GOAL:
Only lines holding the string "which" are wanted; copy each one from the material.

ITEMS:
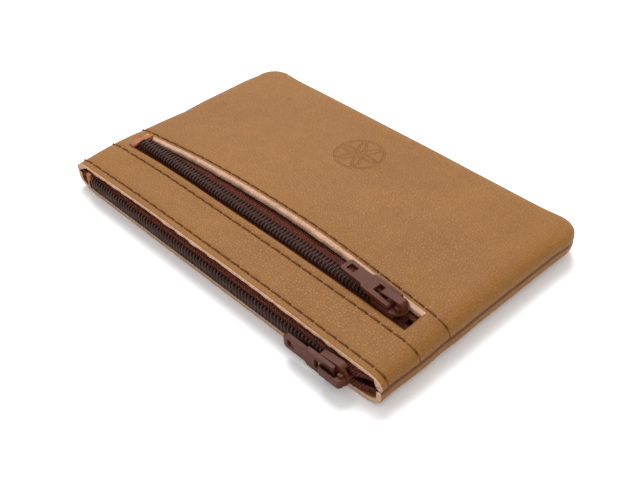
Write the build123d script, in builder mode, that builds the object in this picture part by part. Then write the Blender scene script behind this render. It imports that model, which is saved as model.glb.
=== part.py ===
"""Zippered leather pouch: a flat coin and key purse with two coil zips.

The main zip closes the long mouth at -Y. The second zip closes a slot in the front leather, and
opens the flat pocket between the front and a sewn-in divider. The two leather panels are sewn face
to face along three sides and turned, so each carries a seam allowance inside the rim.

Millimetres. X runs along the zips, +X towards their closed end. Y runs from the mouth (-Y) to the
far seam (+Y). Z is up from the flat face of the back panel, where the origin lies.
"""

import os
from math import sqrt

from build123d import *

# Leather body
LENGTH = 120.0  # seam to seam, along the zips
WIDTH = 75.0  # mouth edge to far seam
HEIGHT = 10.7  # back face to the crown of the front
LEATHER = 1.3
SEAM_Z = 5.4  # height of the turned seam round the rim
RIM_RADIUS = 5.2  # roll of the leather over the rim
CORNER_RADIUS = 9.0  # far corners, in plan
CROWN_Y = -8.0  # where the front is highest
DOME_RADIUS = 725.0  # long curve of the front from mouth to far seam
ALLOWANCE = 5.5  # seam allowance, from the rim inwards
SKIVED = 1.0  # thickness of the pared seam allowance
LINING = 0.5  # divider cloth
DIVIDER_FOOT_GAP = 0.2  # the divider rises this far inside the seam allowance
SEAM_GAP = 0.6  # between the two leathers at the rim, which the divider's edge sits in
MOUTH_Y = -WIDTH / 2
BEYOND_MOUTH = 12.5  # the forms run past the mouth before they are cut there

# Slot in the front leather
SLOT_LEFT, SLOT_RIGHT = -55.2, 53.4
SLOT_Y = -19.05
SLOT_WIDTH = 8.5

# Zip chain. Across the chain is v, out of it towards the pull is w, and w = 0 is mid-tape.
TAPE_HALF_LENGTH = 54.3
COIL_HALF_LENGTH = 53.0
TAPE = 0.4
TAPE_WIDTH = 8.9
TAPE_GAP = 1.0  # between the two tapes' inner edges
COIL_WIDTH, COIL_HEIGHT, COIL_ROUND = 1.7, 1.3, 0.55
COIL_GAP = 0.8  # between the two coils, where the slider's post runs
CORE_WIDTH, CORE_HEIGHT = 0.8, 0.4  # cord inside the coil
CORE_CLEARANCE = 0.05
MAIN_CHAIN_Y = -37.5  # mid-tape plane of the main zip, level with the leather's edges
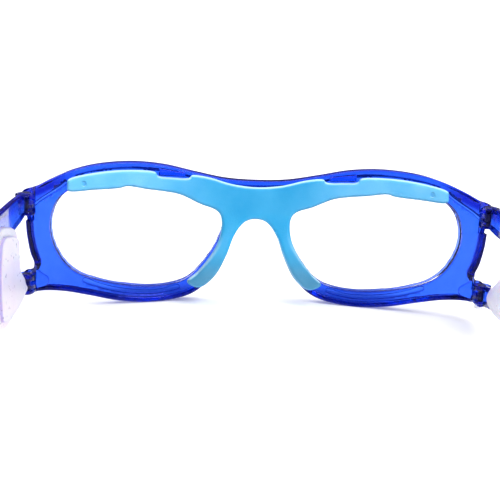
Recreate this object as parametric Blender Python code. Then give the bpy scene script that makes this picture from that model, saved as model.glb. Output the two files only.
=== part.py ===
"""Sports protective goggles: a wrap-round front with two lenses and a soft brow and nose pad,
two folding temples with clear cushions, and an elastic head strap of two overlapping bands.

Units are metres. The goggles stand on a table at Z = 0 and look along -Y; the wearer is at +Y.
The wearer's left is +X. "side" is +1 for the wearer's left and -1 for the right.
"""

import math

import bmesh
import bpy
from mathutils import Matrix, Vector

MM = 0.001

# ---- driving dimensions -------------------------------------------------------------------
WRAP_RADIUS = 120 * MM  # plan radius of the front's rear face
RIM_DEPTH = 6.0 * MM  # front to rear, through a rim
ORIGIN_Y = 92.5 * MM  # distance of the object's origin behind the front's rear face
GAP = 0.3 * MM  # clearance between neighbouring pieces
RUNNING_GAP = 0.1 * MM  # clearance of a hinge screw in its bores
STRIP = 4.0 * MM  # width of the flat strips that a bent plate is cut into

LENS_THICKNESS = 2.0 * MM
LENS_REAR = -2.3 * MM  # depth of the lens's rear face, measured from the rim's rear face
LENS_BITE = 1.0 * MM  # how far the lens reaches into the rim's groove

PAD_DEPTH = 3.2 * MM  # thickness of the brow pad
LEG_DEPTH = 5.0 * MM  # extra thickness at the foot of a nose leg
TAPER_LENGTH = 274 * MM  # the pad's sides draw in towards a point this far behind the front
TAPER_HEIGHT = 75 * MM  # and this high
PEG_RADIUS = 1.1 * MM

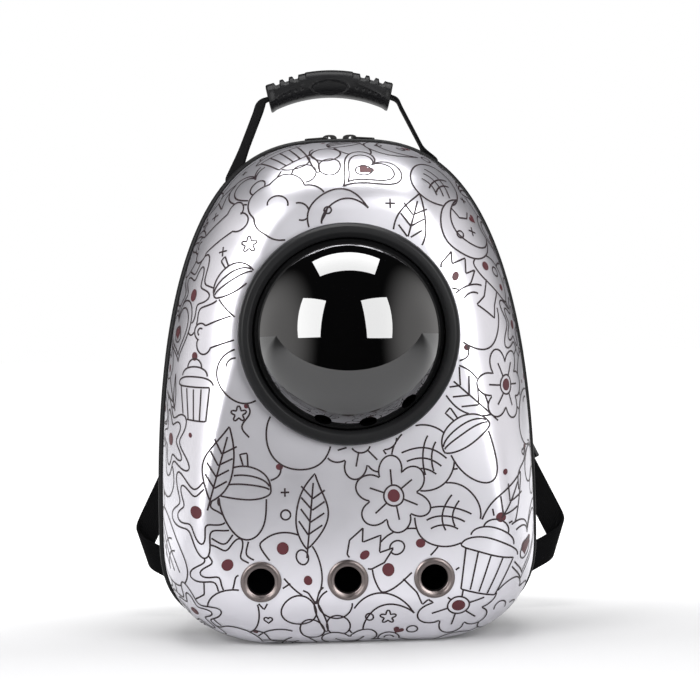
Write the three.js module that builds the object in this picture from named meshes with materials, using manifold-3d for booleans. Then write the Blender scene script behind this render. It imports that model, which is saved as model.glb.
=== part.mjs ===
// A hard-shell pet carrier backpack with a smoked bubble window, in millimetres, +Z up.
// The front faces -Y and +X is to the right of someone looking at the front.
// The origin is on the floor, under the middle of the zip seam that joins the two shells.
import * as THREE from "three";
import { mergeVertices } from "three/addons/utils/BufferGeometryUtils.js";
import Module from "manifold-3d";

const wasm = await Module();
wasm.setup();

// Clearances between pieces that touch on the real bag
const clearance = 0.3;
const turningClearance = 0.7;

// Outline of the shells' rims, seen from the front
const shellWidth = 307;
const shellHeight = 407.5;
const widestHeight = 90;
const footCut = 3;
const outlinePowerAcross = 3;
const outlinePowerUp = 2.35;
const outlinePowerDown = 3.25;

// The two moulded shells
const wall = 2.5;
const frontDepth = 100;
const backDepth = 75;
const frontRound = 62;
const frontRoundBelow = 44;
const backRound = 34;
const roundPower = 1.9;
const frontFlatBase = 55;
const backFlatBase = 45;
const crownRate = 0.00038;

// The seam between the shells: two piping beads, the zip tape and the hinge strip under it
const seamWidth = 34;
const beadDiameter = 6;
const beadProud = 4.6;
const tapeThickness = 1.6;
const hingeThickness = 3.4;
const hingeHalfLength = 66;
const chainWidth = 6;
const chainHeight = 2;

// Zip sliders and their pulls, which meet at the top of the seam
const sliderSpacing = 17;
const sliderLength = 12.5;
const sliderWidth = 11;
const sliderWallHeight = 5.4;
const sliderPlate = 2.2;
const bridgeHeight = 3.8;
const bridgeBar = 1.2;
const bridgeWidth = 2.2;
const bridgeSpan = 8.4;
const pullPivotInset = 2.5;
const pullLength = 20;
const pullWidth = 7.2;
const pullThickness = 1.2;
const pullBar = 1.4;
const pullEyeLength = 3.5;
const pullDroop = 4;

// Bubble window: a bezel clamped in the front shell, and the dome that turns in it
const windowHeight = 247.5;
const windowRadius = 81.5;
const bezelRadius = 87.2;
const bezelProud = 12;
const bezelOpening = 75;
const bezelBack = 9;
const bezelChamfer = 3.6;
const bezelShoulder = 1.2;
const bubbleWall = 2.5;
const bubbleFlange = 2.6;
const bubbleFlangeThickness = 2.4;
const bubbleFlangeHeight = 2.8;
const bubbleFootHeight = 9.6;
const bubbleHalfAngle = 68;
const bubbleVentRadius = 7;
const bubbleVentPolar = 60;
const bubbleVentSpacing = 29.4;
const bubbleVentTurn = 10.8;

// Vents along the foot of the front shell
const ventSpacing = 68;
const ventShift = -4.5;
const ventHeight = 55;
const ventHole = 21;
const ventOuter = 33;
const ventProud = 2.4;
const ventNeckWall = 1.2;
const ventNeckBack = 2;
const ventChamfer = 3.2;
const ventShoulder = 1.3;

// Carry handle
const handleShift = -7;
const handleBehindSeam = 30;
const webbingWidth = 25;
const webbingThickness = 2.2;
const gripRadius = 132;
const gripLength = 115;
const gripHeight = 23;
const gripWidth = 30;
const gripTopOverShells = 69;
const gripMiddleLength = 40;
const gripEndLean = 0.5;
const gripSquareness = 0.7;
const handleFoot = 20;
const handleFootBend = 1.5;
const handleSpread = 90.5;
const feetShift = -6.5;

// Back panel and shoulder straps
const panelInset = 49;
const panelThickness = 9;
const padWidth = 58;
const padThickness = 10;
const padTopOut = 42;
const padTopBelowShells = 77.5;
const padBulge = 75;
const padReach = 70;
const padEndGap = 0.8;
const padTipWidth = 30;
const padTipThickness = 4;
const strapWebWidth = 22;
const strapWebThickness = 2.2;
const foldPastShellLeft = 26.8;
const foldPastShellRight = 40;
const foldHeight = 63;
const foldRadius = 8;
const foldLeanAngle = 17.8;
const foldAngle = 45.8;
const foldUpperLength = 88;
const foldLowerLength = 72;
const buckleWidth = 32;
const buckleLength = 26;
const buckleThickness = 6;

// How finely round stretches are faceted
const outlineSteps = 52;
const roundSteps = 5;
const flatSteps = 2;
const beadSteps = 8;
const windowSteps = 34;
const ventSteps = 14;
const domeSteps = 6;

const seamY = seamWidth / 2;
const faceY = seamY + frontDepth;
const quarterTurn = Math.PI / 2;
const windowCentre = new THREE.Vector3(0, 0, windowHeight);
const across = new THREE.Vector3(1, 0, 0);
const backwards = new THREE.Vector3(0, 1, 0);
const degrees = THREE.MathUtils.degToRad;
const signedPower = (value, power) => Math.sign(value) * Math.abs(value) ** power;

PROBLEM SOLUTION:
Write the build123d script, in builder mode, that builds the object in this picture part by part. Then write the Blender scene script behind this render. It imports that model, which is saved as model.glb.
SEAM_GAP = 0.6  # between the two leathers at the rim, which the divider's edge sits in
Write the three.js module that builds the object in this picture from named meshes with materials, using manifold-3d for booleans. Then write the Blender scene script behind this render. It imports that model, which is saved as model.glb.
// Zip sliders and their pulls, which meet at the top of the seam